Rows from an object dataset
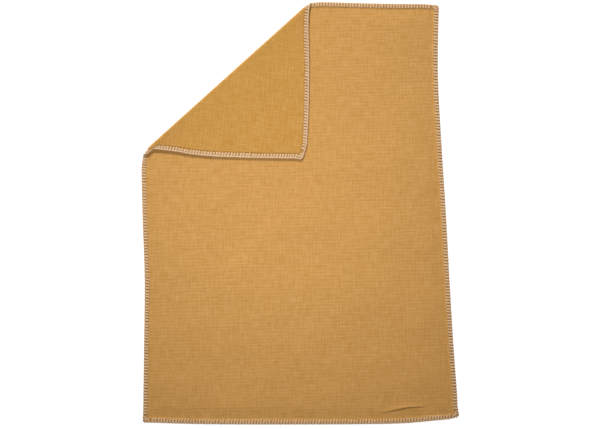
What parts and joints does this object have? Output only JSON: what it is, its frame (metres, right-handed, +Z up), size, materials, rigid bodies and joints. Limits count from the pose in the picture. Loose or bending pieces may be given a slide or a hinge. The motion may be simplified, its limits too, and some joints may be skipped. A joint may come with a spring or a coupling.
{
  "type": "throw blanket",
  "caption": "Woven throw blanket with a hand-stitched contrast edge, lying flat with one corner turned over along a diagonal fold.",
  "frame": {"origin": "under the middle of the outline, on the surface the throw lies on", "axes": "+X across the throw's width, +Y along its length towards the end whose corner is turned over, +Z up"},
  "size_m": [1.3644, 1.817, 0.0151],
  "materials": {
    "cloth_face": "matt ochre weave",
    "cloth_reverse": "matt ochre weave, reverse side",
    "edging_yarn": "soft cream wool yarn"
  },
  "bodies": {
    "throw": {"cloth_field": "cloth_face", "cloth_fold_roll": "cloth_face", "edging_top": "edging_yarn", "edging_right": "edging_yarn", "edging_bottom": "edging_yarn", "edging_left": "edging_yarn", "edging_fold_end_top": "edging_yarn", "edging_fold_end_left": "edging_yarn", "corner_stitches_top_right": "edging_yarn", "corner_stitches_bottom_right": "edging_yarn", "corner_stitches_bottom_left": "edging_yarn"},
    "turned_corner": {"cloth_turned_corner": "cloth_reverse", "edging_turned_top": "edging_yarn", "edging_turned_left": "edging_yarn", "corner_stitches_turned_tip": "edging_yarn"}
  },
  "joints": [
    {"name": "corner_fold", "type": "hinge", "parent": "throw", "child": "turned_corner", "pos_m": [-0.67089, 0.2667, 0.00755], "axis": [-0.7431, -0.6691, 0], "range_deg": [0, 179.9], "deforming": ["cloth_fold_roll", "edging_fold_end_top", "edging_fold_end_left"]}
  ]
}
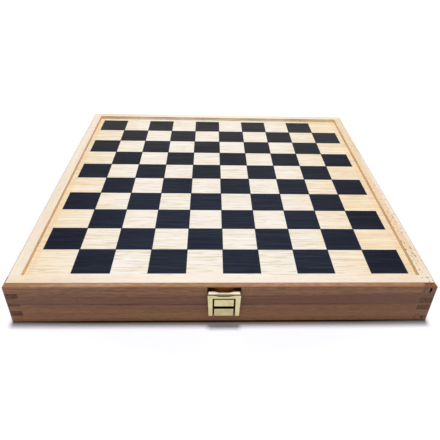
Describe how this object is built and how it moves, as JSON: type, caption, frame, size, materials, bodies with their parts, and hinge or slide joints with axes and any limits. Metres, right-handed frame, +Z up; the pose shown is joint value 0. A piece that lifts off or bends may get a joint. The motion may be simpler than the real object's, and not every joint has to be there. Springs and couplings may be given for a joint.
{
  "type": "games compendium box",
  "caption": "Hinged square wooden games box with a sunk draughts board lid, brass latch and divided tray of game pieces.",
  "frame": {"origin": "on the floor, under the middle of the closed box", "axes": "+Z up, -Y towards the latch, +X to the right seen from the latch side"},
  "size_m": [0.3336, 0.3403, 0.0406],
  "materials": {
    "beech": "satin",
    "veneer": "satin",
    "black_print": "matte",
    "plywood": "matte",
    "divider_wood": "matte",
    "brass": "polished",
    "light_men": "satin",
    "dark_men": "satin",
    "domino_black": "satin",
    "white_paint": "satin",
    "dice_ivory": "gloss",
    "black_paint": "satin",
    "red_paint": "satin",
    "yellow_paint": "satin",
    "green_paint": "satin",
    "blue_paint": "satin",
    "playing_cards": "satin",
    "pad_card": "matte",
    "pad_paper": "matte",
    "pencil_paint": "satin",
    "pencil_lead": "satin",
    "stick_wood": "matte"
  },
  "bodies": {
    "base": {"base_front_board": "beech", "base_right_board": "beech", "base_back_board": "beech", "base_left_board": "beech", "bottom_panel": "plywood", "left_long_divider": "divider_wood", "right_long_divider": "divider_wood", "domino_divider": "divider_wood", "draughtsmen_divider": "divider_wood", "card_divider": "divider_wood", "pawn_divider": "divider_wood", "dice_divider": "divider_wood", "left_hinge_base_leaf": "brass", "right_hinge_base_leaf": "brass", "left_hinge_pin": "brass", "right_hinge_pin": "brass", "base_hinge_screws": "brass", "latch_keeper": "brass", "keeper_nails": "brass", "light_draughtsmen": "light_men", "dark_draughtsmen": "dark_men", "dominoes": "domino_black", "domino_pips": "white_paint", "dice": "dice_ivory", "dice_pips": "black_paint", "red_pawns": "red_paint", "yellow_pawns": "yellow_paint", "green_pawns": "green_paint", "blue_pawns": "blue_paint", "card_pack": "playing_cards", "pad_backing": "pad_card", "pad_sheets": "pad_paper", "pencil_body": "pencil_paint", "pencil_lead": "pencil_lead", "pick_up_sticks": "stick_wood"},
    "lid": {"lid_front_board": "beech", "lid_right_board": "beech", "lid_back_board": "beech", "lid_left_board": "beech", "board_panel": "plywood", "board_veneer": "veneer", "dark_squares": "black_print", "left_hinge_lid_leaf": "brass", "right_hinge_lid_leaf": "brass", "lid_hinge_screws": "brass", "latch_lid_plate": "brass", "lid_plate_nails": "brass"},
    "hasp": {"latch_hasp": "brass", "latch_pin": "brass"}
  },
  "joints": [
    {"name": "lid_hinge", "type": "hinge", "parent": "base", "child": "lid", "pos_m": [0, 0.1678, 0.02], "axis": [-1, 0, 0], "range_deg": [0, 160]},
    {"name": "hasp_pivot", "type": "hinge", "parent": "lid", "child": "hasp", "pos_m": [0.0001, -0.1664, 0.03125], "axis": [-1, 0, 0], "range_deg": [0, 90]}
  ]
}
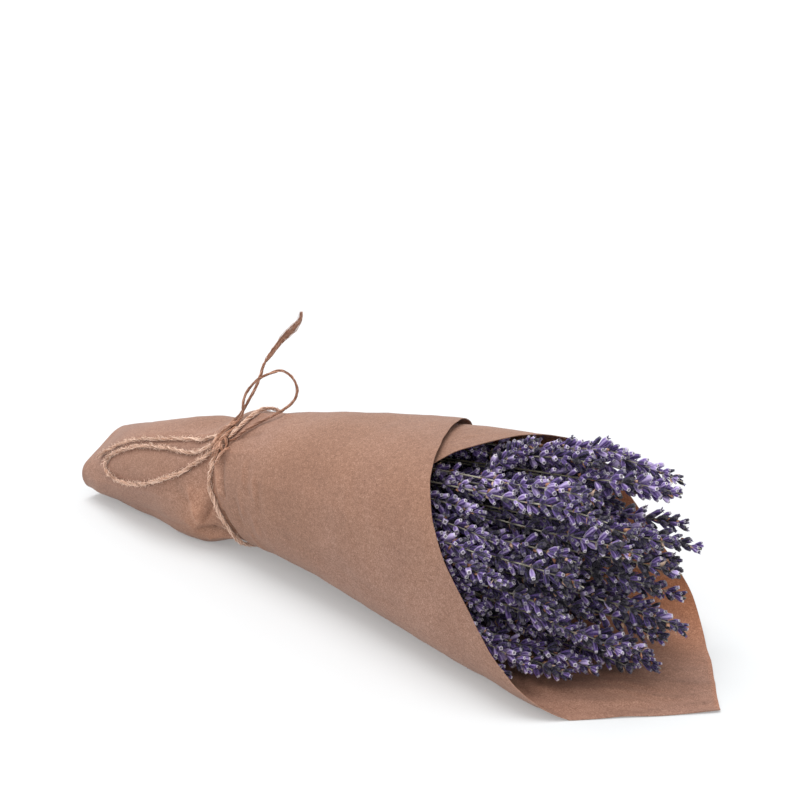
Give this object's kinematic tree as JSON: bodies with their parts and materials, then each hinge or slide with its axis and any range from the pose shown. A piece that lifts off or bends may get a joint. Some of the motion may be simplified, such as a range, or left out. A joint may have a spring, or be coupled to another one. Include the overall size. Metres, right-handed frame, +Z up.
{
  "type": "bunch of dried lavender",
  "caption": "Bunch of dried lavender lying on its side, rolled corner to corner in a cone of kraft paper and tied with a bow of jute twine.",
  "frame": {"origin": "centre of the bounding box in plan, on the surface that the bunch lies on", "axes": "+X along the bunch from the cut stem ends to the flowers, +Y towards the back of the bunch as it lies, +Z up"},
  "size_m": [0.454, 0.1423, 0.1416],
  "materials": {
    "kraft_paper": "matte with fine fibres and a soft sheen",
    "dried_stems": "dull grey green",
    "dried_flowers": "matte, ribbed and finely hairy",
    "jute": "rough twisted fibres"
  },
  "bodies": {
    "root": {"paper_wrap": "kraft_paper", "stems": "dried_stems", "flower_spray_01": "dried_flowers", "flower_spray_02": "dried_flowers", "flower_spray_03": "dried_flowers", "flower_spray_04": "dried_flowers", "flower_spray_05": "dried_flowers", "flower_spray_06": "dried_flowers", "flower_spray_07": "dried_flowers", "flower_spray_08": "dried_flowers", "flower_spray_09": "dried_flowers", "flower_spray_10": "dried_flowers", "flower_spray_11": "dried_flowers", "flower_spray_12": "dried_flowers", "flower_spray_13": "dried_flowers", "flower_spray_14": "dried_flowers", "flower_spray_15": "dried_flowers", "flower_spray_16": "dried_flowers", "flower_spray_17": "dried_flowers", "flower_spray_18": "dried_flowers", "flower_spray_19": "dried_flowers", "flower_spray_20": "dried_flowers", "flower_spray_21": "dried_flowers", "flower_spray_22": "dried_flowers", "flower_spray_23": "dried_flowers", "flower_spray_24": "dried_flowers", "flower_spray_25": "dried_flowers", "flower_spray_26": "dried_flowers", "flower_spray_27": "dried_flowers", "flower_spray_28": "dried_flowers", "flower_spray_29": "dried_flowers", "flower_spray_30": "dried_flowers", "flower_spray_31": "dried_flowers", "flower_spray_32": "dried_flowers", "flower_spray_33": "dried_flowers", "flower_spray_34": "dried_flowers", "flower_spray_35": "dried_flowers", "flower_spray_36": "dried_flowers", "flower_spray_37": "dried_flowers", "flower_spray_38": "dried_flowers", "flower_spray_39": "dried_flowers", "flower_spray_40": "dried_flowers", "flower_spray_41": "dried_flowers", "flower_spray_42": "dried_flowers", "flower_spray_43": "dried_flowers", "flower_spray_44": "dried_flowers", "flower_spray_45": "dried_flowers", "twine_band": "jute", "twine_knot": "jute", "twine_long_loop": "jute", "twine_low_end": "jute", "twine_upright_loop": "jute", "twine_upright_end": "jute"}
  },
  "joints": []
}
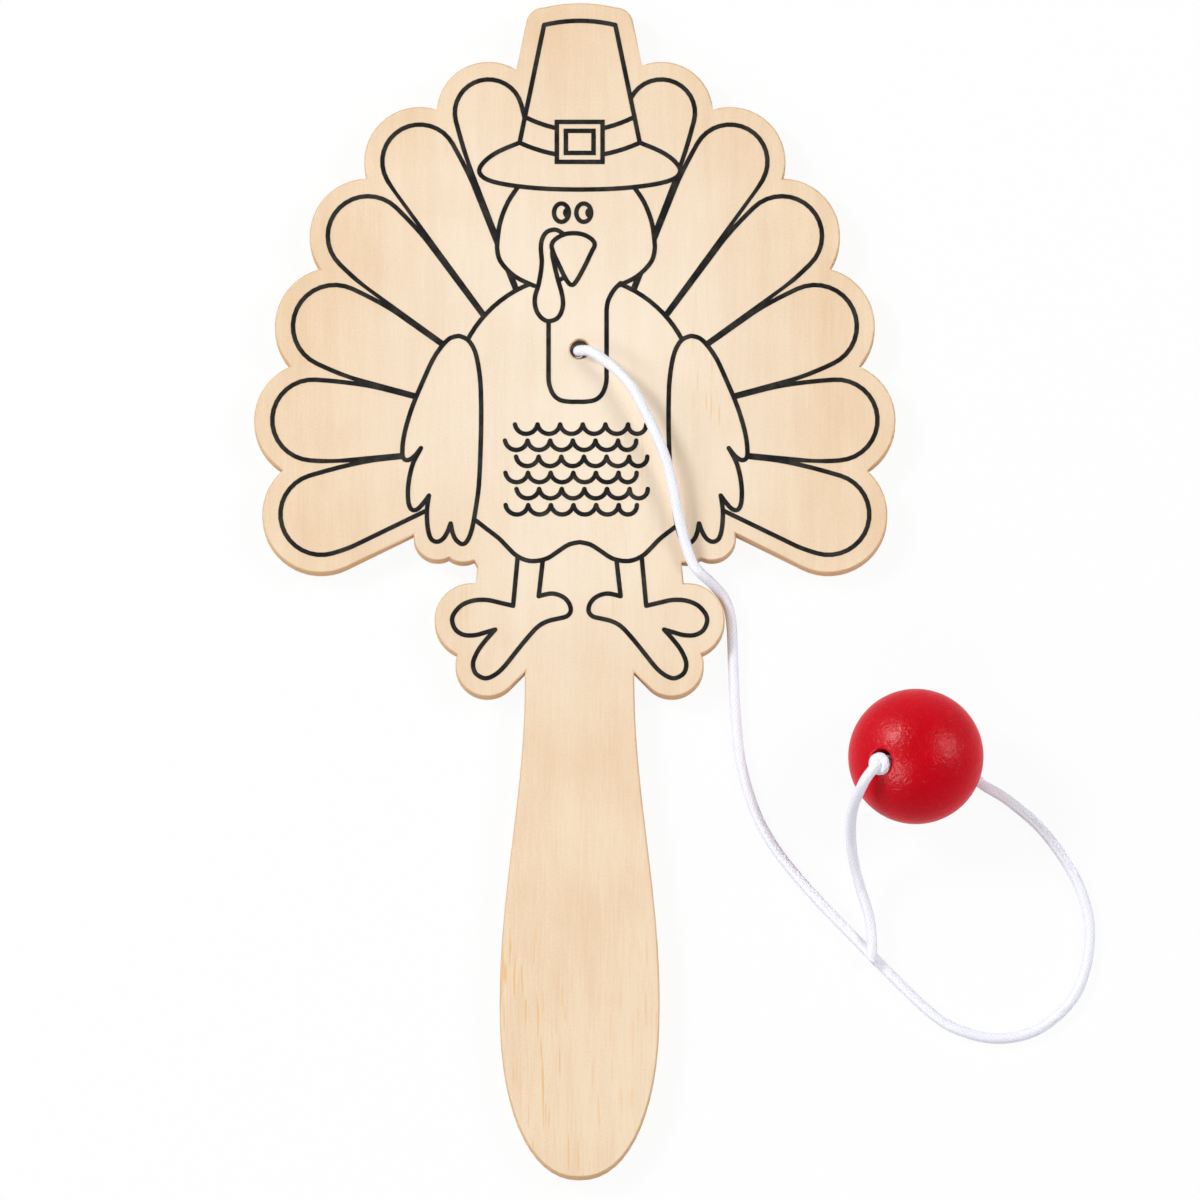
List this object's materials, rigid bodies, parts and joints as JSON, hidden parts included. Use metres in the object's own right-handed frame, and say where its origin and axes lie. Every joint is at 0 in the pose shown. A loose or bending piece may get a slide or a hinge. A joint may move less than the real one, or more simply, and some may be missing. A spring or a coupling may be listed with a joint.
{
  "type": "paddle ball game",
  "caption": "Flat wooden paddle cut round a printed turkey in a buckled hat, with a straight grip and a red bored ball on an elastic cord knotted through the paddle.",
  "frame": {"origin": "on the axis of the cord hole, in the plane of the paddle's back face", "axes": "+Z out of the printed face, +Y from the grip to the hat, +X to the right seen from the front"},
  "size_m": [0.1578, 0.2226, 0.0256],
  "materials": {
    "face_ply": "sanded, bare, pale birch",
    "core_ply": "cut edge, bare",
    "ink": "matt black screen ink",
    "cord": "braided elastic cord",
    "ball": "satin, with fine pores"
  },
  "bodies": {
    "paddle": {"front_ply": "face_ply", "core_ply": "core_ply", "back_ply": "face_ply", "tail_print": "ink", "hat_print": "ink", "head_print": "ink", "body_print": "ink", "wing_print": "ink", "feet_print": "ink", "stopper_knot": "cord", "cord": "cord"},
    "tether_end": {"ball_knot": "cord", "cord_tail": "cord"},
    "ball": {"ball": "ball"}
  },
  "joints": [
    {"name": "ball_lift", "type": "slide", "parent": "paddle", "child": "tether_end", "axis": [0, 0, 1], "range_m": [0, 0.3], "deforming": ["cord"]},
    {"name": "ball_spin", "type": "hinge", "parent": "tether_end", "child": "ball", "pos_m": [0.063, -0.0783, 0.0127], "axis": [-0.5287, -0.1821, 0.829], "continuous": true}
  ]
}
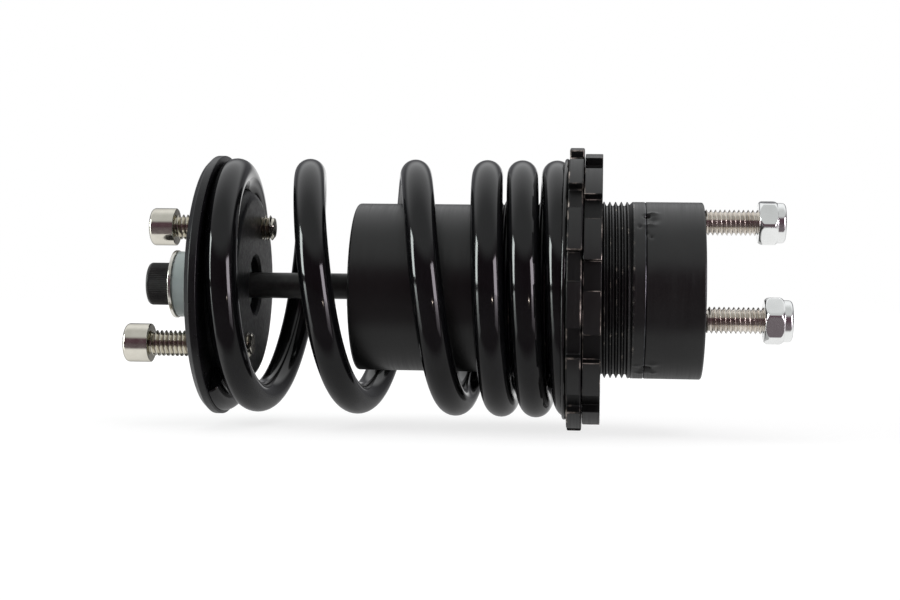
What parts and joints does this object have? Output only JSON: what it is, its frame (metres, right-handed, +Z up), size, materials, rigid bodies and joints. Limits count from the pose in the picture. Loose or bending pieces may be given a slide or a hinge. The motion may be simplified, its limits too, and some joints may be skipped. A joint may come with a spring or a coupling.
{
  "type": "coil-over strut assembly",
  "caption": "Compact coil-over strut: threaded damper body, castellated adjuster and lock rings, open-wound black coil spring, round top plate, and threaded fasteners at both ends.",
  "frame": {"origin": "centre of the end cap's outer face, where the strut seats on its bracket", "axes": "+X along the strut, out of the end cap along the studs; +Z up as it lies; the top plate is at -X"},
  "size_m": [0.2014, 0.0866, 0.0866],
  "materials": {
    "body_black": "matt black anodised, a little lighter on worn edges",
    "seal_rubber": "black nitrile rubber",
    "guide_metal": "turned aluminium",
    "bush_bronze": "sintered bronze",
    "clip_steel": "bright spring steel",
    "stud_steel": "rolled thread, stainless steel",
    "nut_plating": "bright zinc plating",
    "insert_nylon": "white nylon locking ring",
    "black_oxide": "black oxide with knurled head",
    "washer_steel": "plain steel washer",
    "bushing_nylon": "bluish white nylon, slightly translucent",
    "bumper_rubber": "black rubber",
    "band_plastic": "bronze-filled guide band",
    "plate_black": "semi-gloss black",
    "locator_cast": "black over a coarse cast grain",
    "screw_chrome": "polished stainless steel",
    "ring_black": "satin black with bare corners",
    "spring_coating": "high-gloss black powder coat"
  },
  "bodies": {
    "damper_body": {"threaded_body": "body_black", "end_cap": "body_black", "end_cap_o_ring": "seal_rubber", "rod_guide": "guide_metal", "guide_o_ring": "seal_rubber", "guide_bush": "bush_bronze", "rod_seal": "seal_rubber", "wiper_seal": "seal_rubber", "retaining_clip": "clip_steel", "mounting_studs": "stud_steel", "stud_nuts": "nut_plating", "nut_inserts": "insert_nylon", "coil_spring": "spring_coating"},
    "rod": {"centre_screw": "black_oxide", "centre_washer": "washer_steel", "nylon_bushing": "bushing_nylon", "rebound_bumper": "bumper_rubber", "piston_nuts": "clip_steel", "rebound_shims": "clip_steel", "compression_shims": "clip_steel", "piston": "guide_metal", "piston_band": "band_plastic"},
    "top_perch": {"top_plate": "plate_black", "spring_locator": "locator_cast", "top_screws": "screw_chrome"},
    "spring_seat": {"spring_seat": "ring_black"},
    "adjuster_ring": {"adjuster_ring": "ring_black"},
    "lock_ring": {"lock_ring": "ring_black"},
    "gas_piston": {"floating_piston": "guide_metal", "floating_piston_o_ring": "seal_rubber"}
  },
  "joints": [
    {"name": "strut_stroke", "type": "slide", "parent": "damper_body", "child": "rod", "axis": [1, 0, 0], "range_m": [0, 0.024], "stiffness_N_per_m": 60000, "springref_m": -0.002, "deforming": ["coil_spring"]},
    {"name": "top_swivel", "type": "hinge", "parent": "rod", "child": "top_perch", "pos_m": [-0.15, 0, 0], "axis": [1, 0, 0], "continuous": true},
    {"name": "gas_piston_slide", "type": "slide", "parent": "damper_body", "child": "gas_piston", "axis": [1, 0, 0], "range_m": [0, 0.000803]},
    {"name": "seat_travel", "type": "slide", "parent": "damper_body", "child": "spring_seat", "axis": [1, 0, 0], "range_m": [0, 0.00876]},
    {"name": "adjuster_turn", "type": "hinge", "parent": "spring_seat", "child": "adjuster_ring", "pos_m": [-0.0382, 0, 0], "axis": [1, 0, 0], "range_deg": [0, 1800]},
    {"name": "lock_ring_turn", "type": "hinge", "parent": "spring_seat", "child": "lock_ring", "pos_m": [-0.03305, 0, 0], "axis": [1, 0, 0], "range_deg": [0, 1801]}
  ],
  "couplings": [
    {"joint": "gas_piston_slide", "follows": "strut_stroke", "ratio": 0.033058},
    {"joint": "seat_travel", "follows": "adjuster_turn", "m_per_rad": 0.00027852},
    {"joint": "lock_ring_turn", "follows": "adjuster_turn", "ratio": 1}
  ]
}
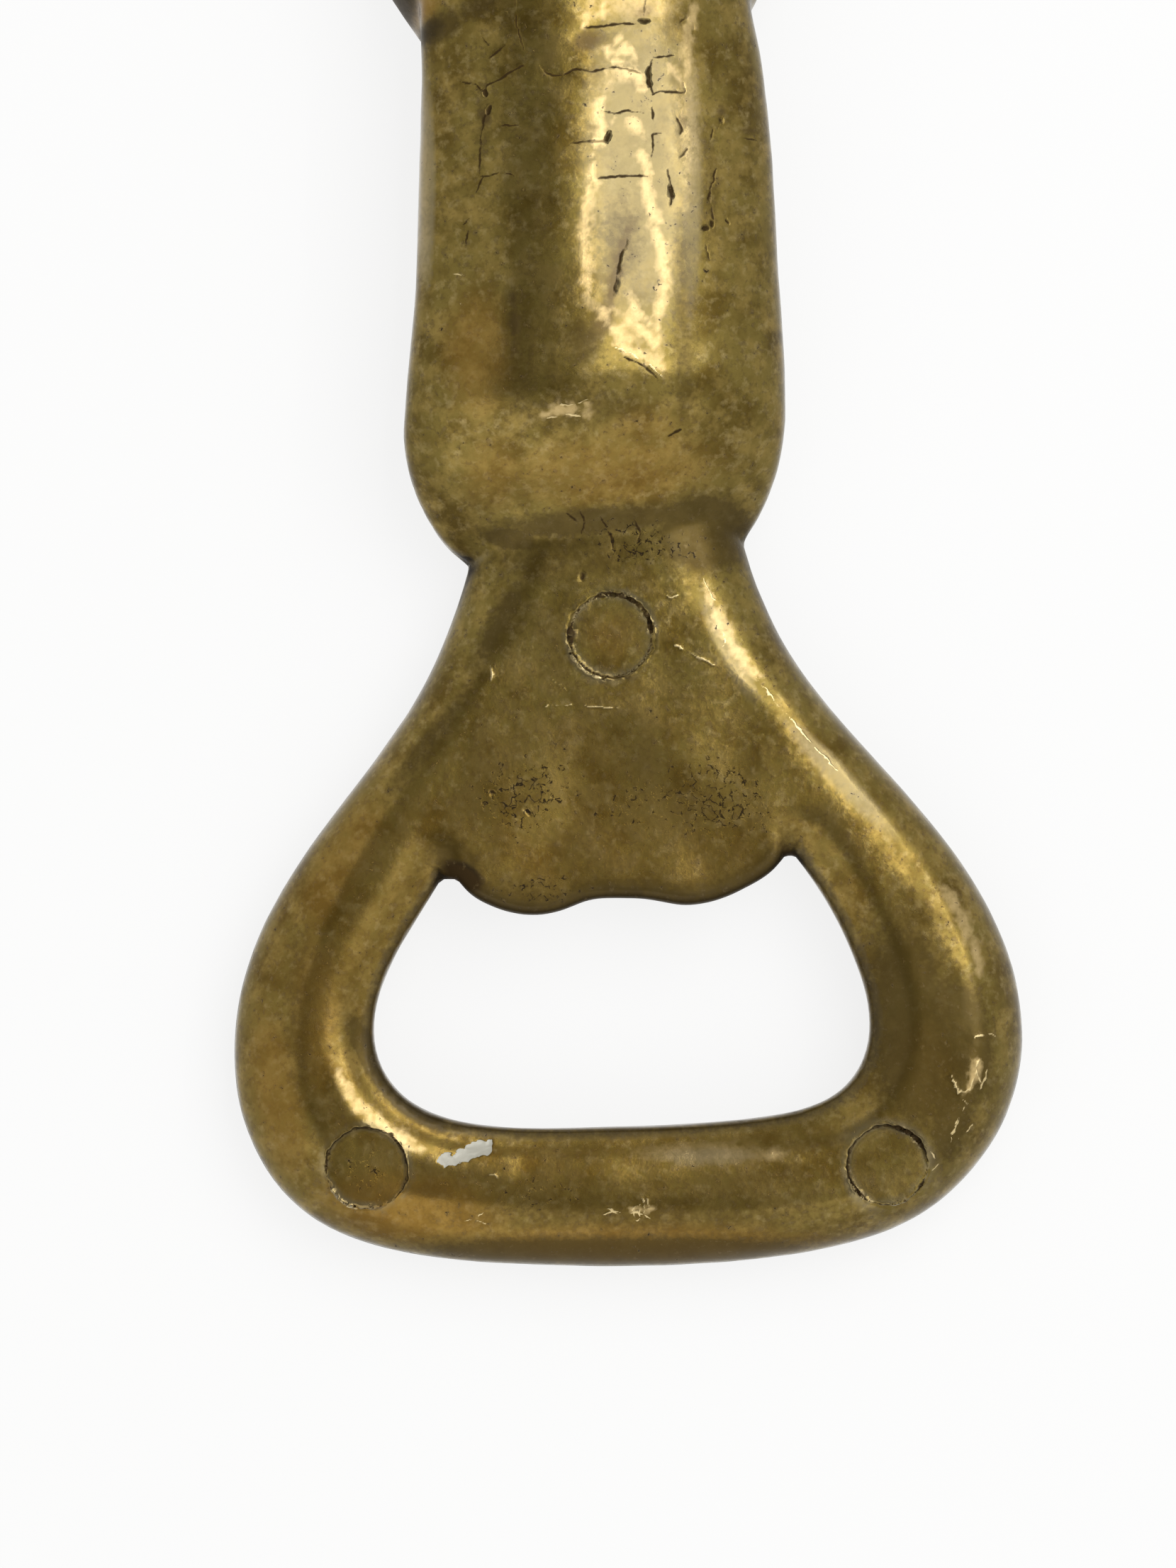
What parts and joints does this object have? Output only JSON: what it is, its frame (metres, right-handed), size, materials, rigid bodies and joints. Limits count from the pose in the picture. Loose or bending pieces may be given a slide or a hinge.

- Aim
Locate the word "pieces" in the records and collect each line it appears in.

- Task response
What parts and joints does this object have? Output only JSON: what it is, its frame (metres, right-handed, +Z up), size, materials, rigid bodies and joints. Limits count from the pose in the picture. Loose or bending pieces may be given a slide or a hinge. The motion may be simplified, its limits too, and some joints may be skipped. A joint may come with a spring or a coupling.
  "caption": "Hinged square wooden games box with a sunk draughts board lid, brass latch and divided tray of game pieces.",
What parts and joints does this object have? Output only JSON: what it is, its frame (metres, right-handed, +Z up), size, materials, rigid bodies and joints. Limits count from the pose in the picture. Loose or bending pieces may be given a slide or a hinge. The motion may be simplified, its limits too, and some joints may be skipped. A joint may come with a spring or a coupling.
What parts and joints does this object have? Output only JSON: what it is, its frame (metres, right-handed), size, materials, rigid bodies and joints. Limits count from the pose in the picture. Loose or bending pieces may be given a slide or a hinge.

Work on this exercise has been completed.